After socializing the idea with friends, it’s time to share it with a focus group. I encourage entrepreneurs to pick two dramatically different demographics and share the idea with them. The experience of working with those different groups and the feedback from those sessions can provide valuable data about who your target audience is.

If the feedback has been positive up to this point, the next step might be create a wireframe or  a demo of your product or service, and to show it to a group of your target users. Then you might run a pilot session, observing what works and what doesn’t, and gathering more and more feedback.

At every step of development of your business, you need to stay in this cycle of talking to your customers and listening to what they have to say. If you do this, you will find yourself making small adjustments to your business model along the way, each one a refinement based on customer data. Ideas are dynamic not static. You are continually shaping and reshaping the business. If you are connected and responsive, you may not hit a point of needing to make a dramatic change.

But if you don’t engage with your customers, you will likely hit a point when things aren’t working. You don’t really know why, because you’ve been operating on your own assumptions instead of letting your customers guide you. You may start chasing shiny objects in an effort to fix the problem. Remember, your customers are your design partners.You can’t build a strong, sustainable business without them.

If you find yourself trying to jam a square peg into a round hole, you can gain valuable insight from seeking outside advice. Gather a group of people you trust together and ask them to brainstorm solutions for your business. Let them bring fresh eyes to the project. Perhaps they will help you realize what your customers have been telling you all along — the real value in your business is X, but you have been trying to do Y. Or maybe they will determine that there is no way to make the numbers work. This requires the strength to be vulnerable. Entrepreneurs can often let their fear of embarrassment or shame get in the way of progress.

You may come to a point where you realize it’s time to pivot, but you’re not ready to let go of your first idea. This is normal. There are many reasons why we stay in a business too long, whether it’s ego, embarrassment or sunk costs. No matter how much feedback you get from trusted friends or customers, it will be a decision you must come to on your own.

What does a pivot look like?

A pivot is not starting over from scratch. Even if you feel like you’re pivoting 180 degrees, you will still start from a stronger place because of all of the knowledge you have gained about your industry and about entrepreneurship in general.

In the past few months I have coached several Doyenne members through a pivot. One member is transitioning from building a consulting business into building a virtual reality training product. While she found plenty of work as a consultant, it never captured her passion. The whole time we were working together on the consulting business, I had a suspicion that there was something else out there that would better use her talent. Now she has found it.

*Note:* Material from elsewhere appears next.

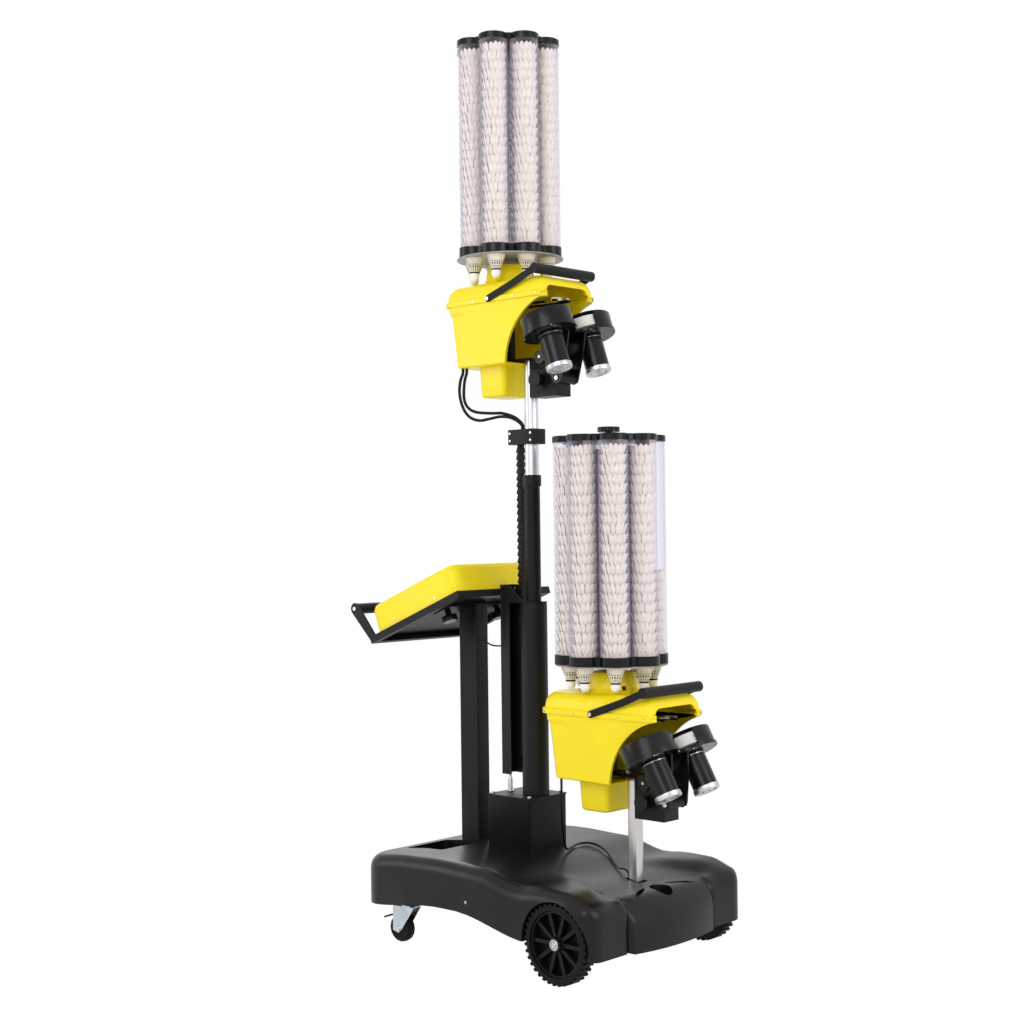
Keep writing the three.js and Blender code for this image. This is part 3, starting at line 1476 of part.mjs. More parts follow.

Another member is passionate about food justice and was pursuing a retail business. She poured her soul into the work, but came to the realization that a retail business would not work for her and her family. She’s taking a step back to find a business model lets her be the mom she wants to be, so she can stop feeling guilty about being a bad entrepreneur and a bad mom.

Another member was building a business that connected students to international internships, with the goal of providing life-changing travel experiences. But the business was not producing a sustainable income, so she had to step back and rethink it. Now she has pivoted into a new business model in the same industry — creating a platform for finding authentic travel experiences. Before she could take a step back to consider other options, she had to get to the point where it was obvious the first business model wouldn’t work. But now she is bringing all of the lessons learned from her first attempt into her pivot, with a new name and new business model and renewed energy.

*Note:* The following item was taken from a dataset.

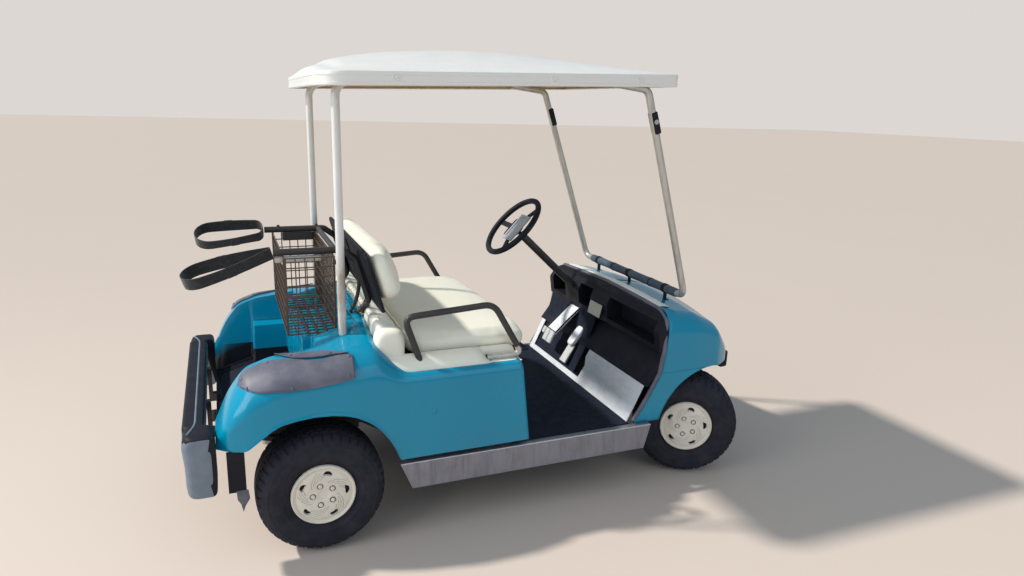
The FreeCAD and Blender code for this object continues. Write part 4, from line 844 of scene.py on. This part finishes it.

Why do you feel the need to grieve your first business idea?

Deciding to pivot can be a deeply emotional process, especially if your identity is tied up in your business. To even get to the decision to pivot, you need to be able to accept the failure of your first idea, without interpreting it as a personal failure.

To do this, you must separate yourself from your business. You have poured your heart and soul and hard-earned money into your business, but your business is not who you are. And one failed business does not equal a failed entrepreneur.

For many people, pivoting will trigger a grieving process, because you’re letting something that you put a lot of energy into die. It’s not unusual to go through the five stages of grief — the denial, the sadness, the rage, the bargaining, and then eventual acceptance — when you finally walk away from your first idea. Give yourself the space to experience this emotional path.

Building an army of women entrepreneurs — not just a portfolio of businesses

At Doyenne, we anticipate that many of our members are going to need to pivot away from their original business ideas. This is why we focus on building entrepreneurs, not businesses. Our job is to give our members the skillset to test out their ideas, to gather data, and to recognize when something isn’t working and it’s time to pivot. And we also provide a network of other entrepreneurs to support them as they navigate the emotions that come with letting go of their first idea.